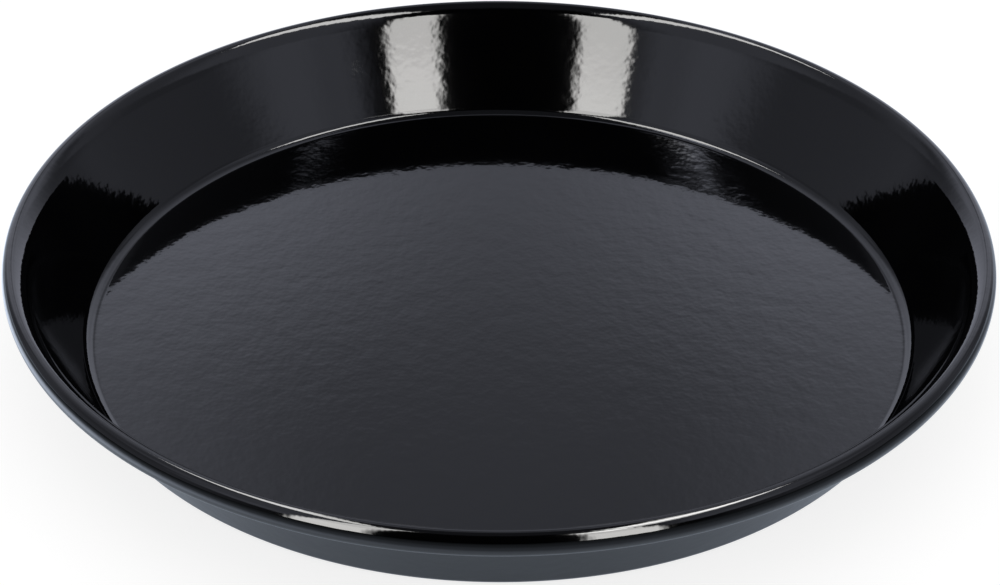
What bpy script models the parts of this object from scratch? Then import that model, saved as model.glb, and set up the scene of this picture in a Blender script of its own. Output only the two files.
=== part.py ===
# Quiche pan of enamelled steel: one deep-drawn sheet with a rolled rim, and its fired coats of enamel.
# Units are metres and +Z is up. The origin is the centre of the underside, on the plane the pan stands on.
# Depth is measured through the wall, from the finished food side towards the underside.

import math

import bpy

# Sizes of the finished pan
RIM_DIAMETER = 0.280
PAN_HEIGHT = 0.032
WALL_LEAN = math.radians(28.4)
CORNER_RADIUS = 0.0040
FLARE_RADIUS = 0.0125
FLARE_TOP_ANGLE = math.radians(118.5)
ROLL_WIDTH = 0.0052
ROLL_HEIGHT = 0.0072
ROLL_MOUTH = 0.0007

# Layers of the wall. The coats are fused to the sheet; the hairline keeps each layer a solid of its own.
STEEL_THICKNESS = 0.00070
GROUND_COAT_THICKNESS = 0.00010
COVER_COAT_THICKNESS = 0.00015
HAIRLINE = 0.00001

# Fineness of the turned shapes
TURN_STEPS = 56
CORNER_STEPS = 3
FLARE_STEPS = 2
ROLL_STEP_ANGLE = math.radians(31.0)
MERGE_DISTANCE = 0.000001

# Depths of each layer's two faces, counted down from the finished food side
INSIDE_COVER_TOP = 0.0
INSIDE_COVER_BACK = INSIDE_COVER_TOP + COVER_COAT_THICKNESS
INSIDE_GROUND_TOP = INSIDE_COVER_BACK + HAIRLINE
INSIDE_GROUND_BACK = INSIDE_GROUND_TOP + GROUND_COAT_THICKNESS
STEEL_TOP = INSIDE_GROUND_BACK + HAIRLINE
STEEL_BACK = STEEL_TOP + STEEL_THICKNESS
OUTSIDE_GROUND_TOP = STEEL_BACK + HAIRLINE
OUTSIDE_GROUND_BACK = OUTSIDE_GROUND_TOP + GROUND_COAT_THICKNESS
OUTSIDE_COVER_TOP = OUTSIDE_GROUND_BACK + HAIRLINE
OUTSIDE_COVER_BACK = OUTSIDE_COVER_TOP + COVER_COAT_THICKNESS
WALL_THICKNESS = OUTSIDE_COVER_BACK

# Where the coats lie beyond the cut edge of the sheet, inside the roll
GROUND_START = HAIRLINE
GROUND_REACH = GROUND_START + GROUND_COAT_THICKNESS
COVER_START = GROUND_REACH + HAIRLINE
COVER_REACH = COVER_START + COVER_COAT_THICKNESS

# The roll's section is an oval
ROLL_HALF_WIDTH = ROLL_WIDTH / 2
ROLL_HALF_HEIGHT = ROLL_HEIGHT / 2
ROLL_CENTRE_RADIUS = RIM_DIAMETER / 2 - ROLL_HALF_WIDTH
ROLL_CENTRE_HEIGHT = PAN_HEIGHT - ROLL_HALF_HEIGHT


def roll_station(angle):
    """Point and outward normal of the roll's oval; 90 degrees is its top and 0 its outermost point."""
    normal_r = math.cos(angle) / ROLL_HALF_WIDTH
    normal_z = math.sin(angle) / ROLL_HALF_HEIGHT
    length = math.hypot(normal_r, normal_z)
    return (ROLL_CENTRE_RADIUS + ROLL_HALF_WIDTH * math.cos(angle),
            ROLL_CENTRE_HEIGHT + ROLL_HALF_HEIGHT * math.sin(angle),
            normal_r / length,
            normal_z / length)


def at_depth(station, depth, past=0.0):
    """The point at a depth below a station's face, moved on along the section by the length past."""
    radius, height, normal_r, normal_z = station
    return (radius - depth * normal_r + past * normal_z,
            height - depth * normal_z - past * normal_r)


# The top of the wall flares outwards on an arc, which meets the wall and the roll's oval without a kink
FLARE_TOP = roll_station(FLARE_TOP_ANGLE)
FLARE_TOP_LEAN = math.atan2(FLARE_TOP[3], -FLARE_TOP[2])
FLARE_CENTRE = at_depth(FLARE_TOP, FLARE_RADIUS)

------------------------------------

Set down the listing in full, keeping every word exactly as it is.

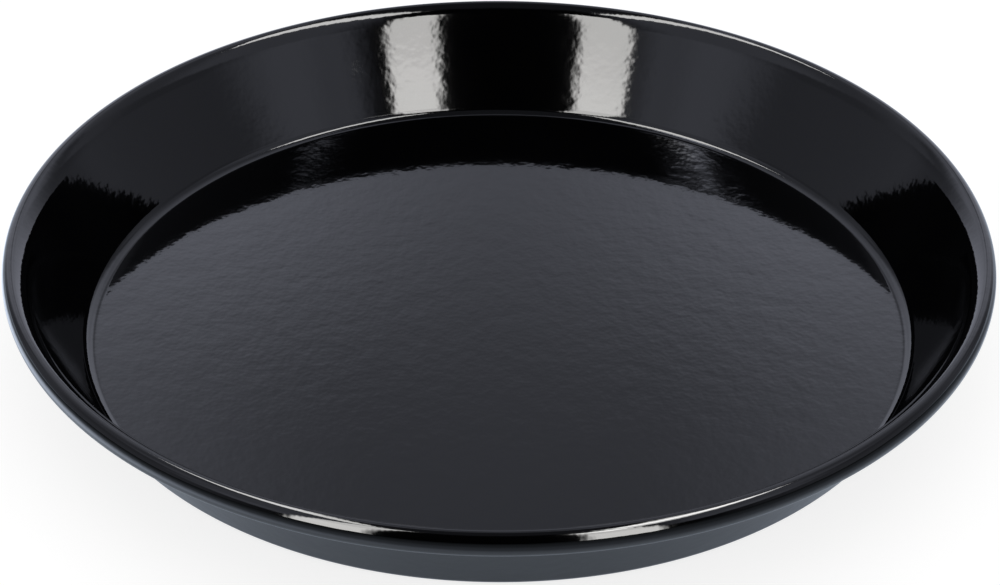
What bpy script models the parts of this object from scratch? Then import that model, saved as model.glb, and set up the scene of this picture in a Blender script of its own. Output only the two files.
=== part.py ===
# Quiche pan of enamelled steel: one deep-drawn sheet with a rolled rim, and its fired coats of enamel.
# Units are metres and +Z is up. The origin is the centre of the underside, on the plane the pan stands on.
# Depth is measured through the wall, from the finished food side towards the underside.

import math

import bpy

# Sizes of the finished pan
RIM_DIAMETER = 0.280
PAN_HEIGHT = 0.032
WALL_LEAN = math.radians(28.4)
CORNER_RADIUS = 0.0040
FLARE_RADIUS = 0.0125
FLARE_TOP_ANGLE = math.radians(118.5)
ROLL_WIDTH = 0.0052
ROLL_HEIGHT = 0.0072
ROLL_MOUTH = 0.0007

# Layers of the wall. The coats are fused to the sheet; the hairline keeps each layer a solid of its own.
STEEL_THICKNESS = 0.00070
GROUND_COAT_THICKNESS = 0.00010
COVER_COAT_THICKNESS = 0.00015
HAIRLINE = 0.00001

# Fineness of the turned shapes
TURN_STEPS = 56
CORNER_STEPS = 3
FLARE_STEPS = 2
ROLL_STEP_ANGLE = math.radians(31.0)
MERGE_DISTANCE = 0.000001

# Depths of each layer's two faces, counted down from the finished food side
INSIDE_COVER_TOP = 0.0
INSIDE_COVER_BACK = INSIDE_COVER_TOP + COVER_COAT_THICKNESS
INSIDE_GROUND_TOP = INSIDE_COVER_BACK + HAIRLINE
INSIDE_GROUND_BACK = INSIDE_GROUND_TOP + GROUND_COAT_THICKNESS
STEEL_TOP = INSIDE_GROUND_BACK + HAIRLINE
STEEL_BACK = STEEL_TOP + STEEL_THICKNESS
OUTSIDE_GROUND_TOP = STEEL_BACK + HAIRLINE
OUTSIDE_GROUND_BACK = OUTSIDE_GROUND_TOP + GROUND_COAT_THICKNESS
OUTSIDE_COVER_TOP = OUTSIDE_GROUND_BACK + HAIRLINE
OUTSIDE_COVER_BACK = OUTSIDE_COVER_TOP + COVER_COAT_THICKNESS
WALL_THICKNESS = OUTSIDE_COVER_BACK

# Where the coats lie beyond the cut edge of the sheet, inside the roll
GROUND_START = HAIRLINE
GROUND_REACH = GROUND_START + GROUND_COAT_THICKNESS
COVER_START = GROUND_REACH + HAIRLINE
COVER_REACH = COVER_START + COVER_COAT_THICKNESS

# The roll's section is an oval
ROLL_HALF_WIDTH = ROLL_WIDTH / 2
ROLL_HALF_HEIGHT = ROLL_HEIGHT / 2
ROLL_CENTRE_RADIUS = RIM_DIAMETER / 2 - ROLL_HALF_WIDTH
ROLL_CENTRE_HEIGHT = PAN_HEIGHT - ROLL_HALF_HEIGHT


def roll_station(angle):
    """Point and outward normal of the roll's oval; 90 degrees is its top and 0 its outermost point."""
    normal_r = math.cos(angle) / ROLL_HALF_WIDTH
    normal_z = math.sin(angle) / ROLL_HALF_HEIGHT
    length = math.hypot(normal_r, normal_z)
    return (ROLL_CENTRE_RADIUS + ROLL_HALF_WIDTH * math.cos(angle),
            ROLL_CENTRE_HEIGHT + ROLL_HALF_HEIGHT * math.sin(angle),
            normal_r / length,
            normal_z / length)


def at_depth(station, depth, past=0.0):
    """The point at a depth below a station's face, moved on along the section by the length past."""
    radius, height, normal_r, normal_z = station
    return (radius - depth * normal_r + past * normal_z,
            height - depth * normal_z - past * normal_r)


# The top of the wall flares outwards on an arc, which meets the wall and the roll's oval without a kink
FLARE_TOP = roll_station(FLARE_TOP_ANGLE)
FLARE_TOP_LEAN = math.atan2(FLARE_TOP[3], -FLARE_TOP[2])
FLARE_CENTRE = at_depth(FLARE_TOP, FLARE_RADIUS)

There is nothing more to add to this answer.